The “state” is supposed to serve us, not the other way around.
Comment by Dana — February 3, 2007 @ 3:27 am
If he suggests that “parents should be forced to expose their children to ideas that are antithetical to their own” then shouldn’t public schools also be forced to do the same? If he wants Christians to teach their kids secularism, then shouldn’t the secular world be forced to teach Christianity? He’s a hypocrit and proof of exactly why the public school system is awful.
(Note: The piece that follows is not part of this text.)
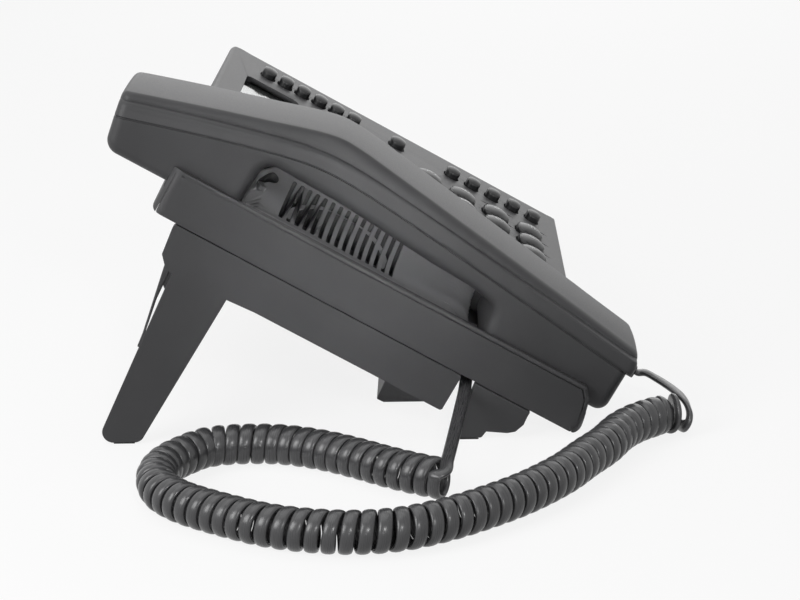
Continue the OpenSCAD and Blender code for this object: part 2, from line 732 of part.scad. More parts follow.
function lower_in(v, v1, v2) = let (
    vi = v1 + shell_t + (v - v1) * (v2 - v1 - 2 * shell_t) / (v2 - v1), p = lower_half(v),
    k = (half_plan(v, v1, v2) - shell_t) / half_plan(v, v1, v2), s = seam_line(vi) - fit_gap / 2,
    b = under_in(vi), b0 = under_line(v) + quarter(min(v - v1, v2 - v), 4), s0 = seam_line(v) - fit_gap / 2)
    [for (a = p) [a[0] * k, s + (a[1] - s0) * (s - b) / (s0 - b0)]];

function mirror_half(p, z_mid) = concat(p, [[0, z_mid]], [for (i = [len(p) - 1:-1:0]) [-p[i][0], p[i][1]]]);
function ring(p, v) = [for (a = p) [handset_x + a[0], v + lean(v, a[1]), a[1]]];

// A shell between an outer and an inner grid of points, open along the seam.
module loft_shell(outer, inner, flip) {
    n = len(outer);
    m = len(outer[0]);
    pts = concat([for (r = outer) each r], [for (r = inner) each r]);
    o = function(i, j) i * m + j;
    q = function(i, j) (n + i) * m + j;
    tris = concat(
        [for (i = [0:n - 2], j = [0:m - 2]) each [[o(i, j), o(i, j + 1), o(i + 1, j + 1)],
                                                  [o(i, j), o(i + 1, j + 1), o(i + 1, j)]]],
        [for (i = [0:n - 2], j = [0:m - 2]) each [[q(i, j), q(i + 1, j + 1), q(i, j + 1)],
                                                  [q(i, j), q(i + 1, j), q(i + 1, j + 1)]]],
        [for (i = [0:n - 2]) each [[o(i, 0), o(i + 1, 0), q(i + 1, 0)], [o(i, 0), q(i + 1, 0), q(i, 0)],
                                   [o(i, m - 1), q(i + 1, m - 1), o(i + 1, m - 1)],
                                   [o(i, m - 1), q(i, m - 1), q(i + 1, m - 1)]]],
        [for (j = [0:(m - 3) / 2]) each [
            [o(0, j), o(0, m - 1 - j), o(0, m - 2 - j)], [o(0, j), o(0, m - 2 - j), o(0, j + 1)],
            [q(0, j), q(0, m - 2 - j), q(0, m - 1 - j)], [q(0, j), q(0, j + 1), q(0, m - 2 - j)],
            [o(n - 1, j), o(n - 1, m - 2 - j), o(n - 1, m - 1 - j)],
            [o(n - 1, j), o(n - 1, j + 1), o(n - 1, m - 2 - j)],
            [q(n - 1, j), q(n - 1, m - 1 - j), q(n - 1, m - 2 - j)],
            [q(n - 1, j), q(n - 1, m - 2 - j), q(n - 1, j + 1)]]],
        [[o(0, 0), q(0, 0), q(0, m - 1)], [o(0, 0), q(0, m - 1), o(0, m - 1)],
         [o(n - 1, 0), q(n - 1, m - 1), q(n - 1, 0)], [o(n - 1, 0), o(n - 1, m - 1), q(n - 1, m - 1)]]);
    good = [for (t = tris) if (t[0] != t[1] && t[1] != t[2] && t[0] != t[2]) t];
    polyhedron(pts, flip ? [for (t = good) [t[0], t[2], t[1]]] : good, convexity = 6);
}

module handset_upper_shell() {
    outer = [for (v = UPPER_V) ring(mirror_half(upper_half(v),
        top_line(v) - quarter(min(v - nose_end, ear_end - v), 1.8)), v)];
    inner = [for (v = UPPER_V) let (vi = nose_end + shell_t
        + (v - nose_end) * (ear_end - nose_end - 2 * shell_t) / (ear_end - nose_end))
        ring(mirror_half(upper_in(v, nose_end, ear_end), top_line(vi) - shell_t), vi)];
    on_desk() color(shell_col) difference() {
        union() {
            loft_shell(outer, inner, false);
            for (v = post_v) translate([handset_x, v, 22]) cylinder(h = top_line(v) - 23.5, r = 3, $fn = 24);
        }
        for (v = post_v) translate([handset_x, v, 20]) cylinder(h = 14, r = 1.3, $fn = 24);
    }
}

module handset_lower_shell() {
    outer = [for (v = LOWER_V) ring(mirror_half(lower_half(v),
        under_line(v) + quarter(min(v - mouth_end, ear_end - v), 4)), v)];
    inner = [for (v = LOWER_V) let (vi = mouth_end + shell_t
        + (v - mouth_end) * (ear_end - mouth_end - 2 * shell_t) / (ear_end - mouth_end))
        ring(mirror_half(lower_in(v, mouth_end, ear_end), under_in(vi)), vi)];
    on_desk() color(shell_col) difference() {
        union() {
            loft_shell(outer, inner, true);
            for (v = post_v) translate([handset_x, v, cup_h + 1]) cylinder(h = 20.6 - cup_h, r = 3.4, $fn = 24);
        }
        for (v = post_v) translate([handset_x, v, 0]) {
            cylinder(h = 30, r = 1.4, $fn = 24);
            cylinder(h = cup_h + 2, r = 2.6, $fn = 24);
        }
        // sound holes of the ear and mouth cups
        translate([handset_x, ear_v, 0]) {
            cylinder(h = cup_h + 4, r = 1.3, $fn = 24);
            for (a = [0:60:300]) rotate([0, 0, a]) translate([6.5, 0, 0]) cylinder(h = cup_h + 4, r = 1.3, $fn = 24);
        }
        for (x = [-3.5, 0, 3.5]) translate([handset_x + x, mic_v, 0]) cylinder(h = cup_h + 4, r = 0.9, $fn = 24);
        // opening for the cord's plug
        block([handset_x - plug_w / 2 - 0.3, mouth_end - 3, cord_exit_h - plug_h / 2 - 0.3],
              [handset_x + plug_w / 2 + 0.3, mouth_end + 4, seam_line(mouth_end) + 1]);
    }
}

module ear_capsule() {
    on_desk() color([0.35, 0.35, 0.36]) translate([handset_x, ear_v, cup_h + shell_t + fit_gap]) union() {
        cylinder(h = 3, r = 15, $fn = 48);
        cylinder(h = 6.5, r = 11, $fn = 48);
    }
}

module mic_capsule() {
    on_desk() color([0.55, 0.55, 0.56]) translate([handset_x, mic_v, cup_h + shell_t + fit_gap])
        cylinder(h = 5, r = 5, $fn = 32);
}

module handset_weight() {
    on_desk() color([0.5, 0.5, 0.52])
        block([handset_x - 8, 84, 35.9], [handset_x + 8, 130, 43.5]);
}

module handset_screws() {
    on_desk() color(metal_col) for (v = post_v) translate([handset_x, v, cup_h + 0.4]) union() {
        cylinder(h = 1.5, r = 2.3, $fn = 24);
        cylinder(h = 18, r = 1.2, $fn = 24);
    }
}

module handset_socket() {
    on_desk() color(socket_col) translate([handset_x, mouth_end + shell_t + fit_gap, cord_exit_h])
        rotate([0, 0, 180]) jack_body(jack_w, jack_h, jack_l, plug_w + 0.4, plug_h + 0.4, plug_l - 1.4);
}

// ---- handset cord ----
// A modular plug, mating along +Y from the mouth of its jack, with a boot behind it.
module modular_plug() {
    color([0.20, 0.20, 0.21]) union() {
        block([-plug_w / 2, -0.2, -plug_h / 2], [plug_w / 2, plug_l, plug_h / 2]);
        block([-1.5, 1, plug_h / 2 - 0.6], [1.5, plug_l - 4, plug_h / 2 + 0.15]);
        rotate([90, 0, 0]) linear_extrude(boot_l) rounded_rect(boot_w, boot_h, 1.6);
    }
}

module cord_handset_plug() {
    on_desk() translate([handset_x, mouth_end, cord_exit_h]) modular_plug();
}

module cord_base_plug() {
    on_desk() translate([jack_x, jack_v, jack_axis_h]) rotate([0, 0, -90]) modular_plug();
}

// Places the cord passes, on the desk: across and back from the body's front lower edge.
COIL_PATH = [[-91, -38], [-93, -30], [-99, -23.5], [-109, -17], [-125, -9], [-137, -1.5], [-152, 7.5], [-168, 21],
    [-181, 36], [-190, 49], [-196, 61], [-198, 74], [-196.5, 88], [-192, 103], [-184, 118], [-175, 132],
    [-168, 139.5], [-160, 145], [-150, 148], [-141, 148], [-133, 145], [-126.5, 140.5], [-121, 134.5],
    [-118.5, 126], [-118, 116], [-119, 106], [-122, 96], [-127, 86], [-134, 76], [-141, 67], [-147, 58],
    [-151.5, 50]];
HANDSET_END = [[-70.5, -31.5, 13.6], [-74.5, -37, 11.8], [-78.5, -42, 9.8], [-83, -45.5, 8.4], [-87.8, -45, 7.6],
    [-90.3, -41.6, 7.3], [-90.9, -38.4, 7.3]];
BASE_END = [[-101, 42, 15.2], [-112, 44, 11], [-126, 45.4, 8.6], [-141, 43.4, 8], [-148, 42, 7.8], [-152.6, 43, 7.4],
    [-153.6, 46.2, 7.3], [-151.8, 49.5, 7.3]];

function spline(a, b, c, d, t) = 0.5 * ((2 * b) + (c - a) * t + (2 * a - 5 * b + 4 * c - d) * t * t
                                        + (3 * b - a - 3 * c + d) * t * t * t);
function smooth(p, k) = let (n = len(p)) concat(
    [for (i = [0:n - 2], s = [0:k - 1]) spline(p[max(i - 1, 0)], p[i], p[i + 1], p[min(i + 2, n - 1)], s / k)],
    [p[n - 1]]);
function unit(v) = v / norm(v);
function heading(p, i) = unit(p[min(i + 1, len(p) - 1)] - p[max(i - 1, 0)]);

// A tube of width 2a and height 2b along a path.
module tube(p, a, b, sides) {
    n = len(p);
    pts = [for (i = [0:n - 1]) let (t = heading(p, i), s = unit(cross(t, [0, 0, 1])), u = cross(s, t))
           for (k = [0:sides - 1]) p[i] + s * a * cos(360 * k / sides) + u * b * sin(360 * k / sides)];
    polyhedron(pts, concat(
        [for (i = [0:n - 2], k = [0:sides - 1]) each [
            [i * sides + k, (i + 1) * sides + k, i * sides + (k + 1) % sides],
            [i * sides + (k + 1) % sides, (i + 1) * sides + k, (i + 1) * sides + (k + 1) % sides]]],
        [for (k = [1:sides - 2]) each [[0, k, k + 1],
            [(n - 1) * sides, (n - 1) * sides + k + 1, (n - 1) * sides + k]]]), convexity = 8);
}

// The point behind a plug's boot, in the desk's frame measured from the body's front lower edge.
function behind_handset_plug(d) = let (q = to_desk(mouth_end - boot_l - d, cord_exit_h)) [handset_x, q[0], q[1]];
function behind_base_plug(d) = let (q = to_desk(jack_v, jack_axis_h)) [jack_x - boot_l - d, q[0], q[1]];

module cord_handset_end() {
    translate([0, front_y, 0]) color(key_col)
        tube(smooth(concat([behind_handset_plug(0.25), behind_handset_plug(3)], HANDSET_END), 4),
             cord_w / 2, cord_t / 2, 8);
}

module cord_coil() {
    translate([0, front_y, 0]) color(key_col)
        tube(smooth([for (q = COIL_PATH) [q[0], q[1], coil_d / 2 + 0.05]], 2), coil_d / 2, coil_d / 2, 12);
}

module cord_base_end() {
    slot = to_desk(jack_v - 0.5, -4.4);
    translate([0, front_y, 0]) color(key_col)
        tube(smooth(concat([behind_base_plug(0.25), behind_base_plug(4)],
                           [[jack_x - 18, slot[0] - 2.4, slot[1] + 2], [-half_w, slot[0], slot[1]]],
                           BASE_END), 4),
             cord_w / 2, cord_t / 2, 8);
}

// ---- key nodes ----
module dial_key(i) {
    on_desk() at_dial(i) domed_key(dial_key_w, dial_key_l, 4, key_h, dial_key_w * 0.95);
}

module line_key(i) {
    on_desk() at_line(i) round_key();
}

module feature_key(i) {
    on_desk() at_feature(i) round_key();
}

module soft_key(i) {
    on_desk() at_soft(i) domed_key(soft_w, soft_l, 2.4, 2.4, soft_w * 1.1);
}

module message_key() {
    on_desk() translate([column_x, message_v, 0]) round_key(0.6);
}

module nav_rocker() {
    on_desk() translate([panel_x, nav_v, 0]) rocker(nav_w, nav_l, 5);
}

module volume_rocker() {
    on_desk() translate([panel_x, volume_v, 0]) rocker(rocker_w, rocker_l, 3.6);
}

// A two-way key that rocks on a middle foot, with a foot over each of its two dome switches.
module rocker(w, l, r) {
    top = face_in - rock_gap;
    feet = w > l ? [[-w * 0.34, 0], [w * 0.34, 0]] : [[0, -l * 0.3], [0, l * 0.3]];
    color(key_col) union() {
        translate([0, 0, top - 0.1]) linear_extrude(face_h + rocker_h - top + 0.1) rounded_rect(w, l, r);
        translate([0, 0, top - flange_t]) linear_extrude(flange_t) rounded_rect(w + 1.6, l + 1.6, r);
        for (q = feet) translate([q[0], q[1], key_foot_h]) cylinder(h = top - key_foot_h, d = 3, $fn = 24);
        translate([0, 0, mat_h + mat_t + fit_gap]) cylinder(h = top - mat_h - mat_t - fit_gap, d = 2.4, $fn = 24);
    }
}

top_housing();
bottom_housing();
stand();
rubber_feet();
housing_screws();
main_board();
key_mat();
display_window();
display_module();
loudspeaker();
base_microphone();
hook_switch();
hook_plunger();
network_sockets();
power_socket();
handset_jack();
headset_jack();
retainer_tab();
handset_upper_shell();
handset_lower_shell();
ear_capsule();
mic_capsule();
handset_weight();
handset_screws();
handset_socket();
cord_handset_plug();
cord_handset_end();
cord_coil();
cord_base_end();
cord_base_plug();
message_key();
nav_rocker();
volume_rocker();
for (i = [0:11]) dial_key(i);
for (i = [0:5]) line_key(i);
for (i = [0:4]) feature_key(i);
for (i = [0:2]) soft_key(i);
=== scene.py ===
"""Desk telephone with a corded handset on a clip-on stand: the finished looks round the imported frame.

Lengths in the tables and helper calls are millimetres in the body's own frame: x across, v back along the
sloping face from the front lower edge, h above the body's underside. desk() turns them into metres.
"""

import math

import bmesh
import bpy
from bpy.props import FloatProperty, FloatVectorProperty, IntProperty, PointerProperty
from mathutils import Matrix, Vector
from mathutils.bvhtree import BVHTree


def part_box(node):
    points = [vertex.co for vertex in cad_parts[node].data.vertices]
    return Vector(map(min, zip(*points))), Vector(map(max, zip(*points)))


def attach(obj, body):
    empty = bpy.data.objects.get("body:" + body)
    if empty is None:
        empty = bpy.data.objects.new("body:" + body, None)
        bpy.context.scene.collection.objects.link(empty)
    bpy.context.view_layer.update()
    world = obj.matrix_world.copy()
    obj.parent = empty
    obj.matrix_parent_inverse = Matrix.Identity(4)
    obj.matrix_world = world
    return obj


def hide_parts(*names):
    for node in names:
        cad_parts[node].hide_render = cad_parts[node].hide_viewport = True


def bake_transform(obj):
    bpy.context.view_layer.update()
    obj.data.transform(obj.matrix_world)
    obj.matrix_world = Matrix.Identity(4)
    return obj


bl_info = {
    "name": "Desk telephone finisher",
    "version": (1, 0, 0),
    "blender": (4, 2, 0),
    "location": "View3D > Sidebar > Telephone",
    "description": "Finishes a desk telephone: handset, housings, keys, display, sockets and curly cord",
    "category": "Object",
}

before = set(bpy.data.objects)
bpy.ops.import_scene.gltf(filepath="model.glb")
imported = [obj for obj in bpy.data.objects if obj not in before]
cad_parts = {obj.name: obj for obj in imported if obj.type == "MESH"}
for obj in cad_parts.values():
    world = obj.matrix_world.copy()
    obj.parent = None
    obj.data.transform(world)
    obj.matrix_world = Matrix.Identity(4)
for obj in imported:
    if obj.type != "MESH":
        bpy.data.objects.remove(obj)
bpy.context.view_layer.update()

MM = 0.001
TILT = math.radians(30)
GAP = 1.4  # the body's lower front edge above the desk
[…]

Comment by Donna — February 5, 2007 @ 1:53 pm
Professor Reich’s statement that homeschoolers are not “well socialized” is of course an uninformed and woefully simplistic characterization of a much more three dimensional issue. If he means that homeschoolers are NOT encouraged to follow the crowd, wear what everyone else wears, think what everyone else thinks and not question anything, then maybe he is right. It really boils down to what he means when he says “socialized”. Public school was created to homogenize society, to blend the differences between the melting pot’s many cultures and teach an uniform set of values. Most homeschoolers do not want their children to be “blended” into anything or anyone else. We want our children to be their own unique, amazing, precious and different treasures!
Comment by Mimi Rothschild — February 6, 2007 @ 11:53 am
My experience being in the Public school is that the Government is concerned with teaching all ideas except for Christianity. If it was not for my parents, I would not have had any exposure to Christian ideals! Thank God for my parents!